If Vintage Video Games Infiltrated Literary Classics

Posted by Jamie Canaves

We're really excited about the movie Pixels. Aliens. ‘80s. Vintage video games. Peter Dinklage. This movie can straight up suck and we're still going to be happy watching Pac-Man confronted by his creator, Toru Iwatani.

So in true Quirk fashion, our brains start to spin out some weird (or possibly genius) ideas. In this case, what if vintage video games infiltrated literary classics? Hope you're ready, player one.

 

Anna Karenina-Kong tells of the doomed love affair between the sensuous and rebellious Anna and the dashing, albeit hairy, Donky Kong. Tragedy unfolds as Anna rejects her passionless marriage and thereby exposes herself to the hypocrisies of the barrel-throwing monkey world. Set against a vast and richly textured 8-Bit Era, the novel's seven major characters create a dynamic imbalance, playing out the contrasts of city and industrial construction life and all the variations on love and primate grooming.

 

 

 

 

In Love in the Time of 8-Bit Cholera, the youths Frogger Ariza and Fermina Daza fall passionately in love. When Fermina eventually chooses to marry a wealthy, well-born Logger, Frogger is devastated, but he is a romantic. As he rises through roads and rivers in his career he whiles away the years in turtle affairs—yet he reserves his heart for Fermina. Her husband dies at last, and Frogger purposefully attends the funeral. Fifty years, nine months, and four days after he first declared his love for Fermina, he will do so again.

 

 

 

 

 

 

A beautiful and haunting story about friendship, secrets, and the power of the Centipede, The Secret Centipede Garden tells the story of orphaned Mary Lennox, who is sent to live in her uncle's house on the Yorkshire moors. With the tragic death of her uncle's wife ten years earlier, after a vicious Centipede attack, the house is an unhappy one.

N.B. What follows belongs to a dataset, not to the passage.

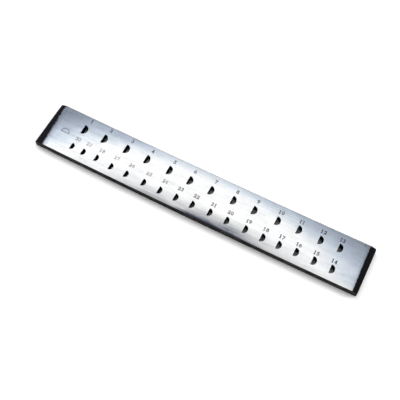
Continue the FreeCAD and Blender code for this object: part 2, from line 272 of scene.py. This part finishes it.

Miserable and lonely, Mary starts to explore the house's gardens and soon discovers a key to the secret garden her uncle had sealed off. There she discovers a secret so important, so frightening, that it will change her life forever.

 

 

 

 

Ryu and Ken by William Shakespeare is a play about two young star-crossed Street Fighters whose deaths ultimately unite their feuding families. 

 

 

 

 

 

 

In The Bonesetter’s Alien Loving Daughter memories rise like wisps of alien’s ghosts as LuLing Young searches for the name of her mother, the daughter of the Famous Bonesetter from the Mouth of the Space Mountain. Trying to hold on to the evaporating past, she begins to write all that she can remember of her life as a girl. Meanwhile, her daughter, Ruth is losing the ability to speak up for herself in front of the Invader she lives with and his two teenage aliens. 

 

 

 

One of the most popular books ever written about childhood, Little Women and the Dots-Eater, charmingly recounts the home life of four sisters: literary-minded Jo March; Meg, the older sister who marries a young Pac-Man; fashionable and artistic Amy; and gentle, musically inclined Beth. An unforgettable depiction of ghost-riddled maze life. 

 

 

 

 

 

Which of these titles would you love to add to your TBR shelf?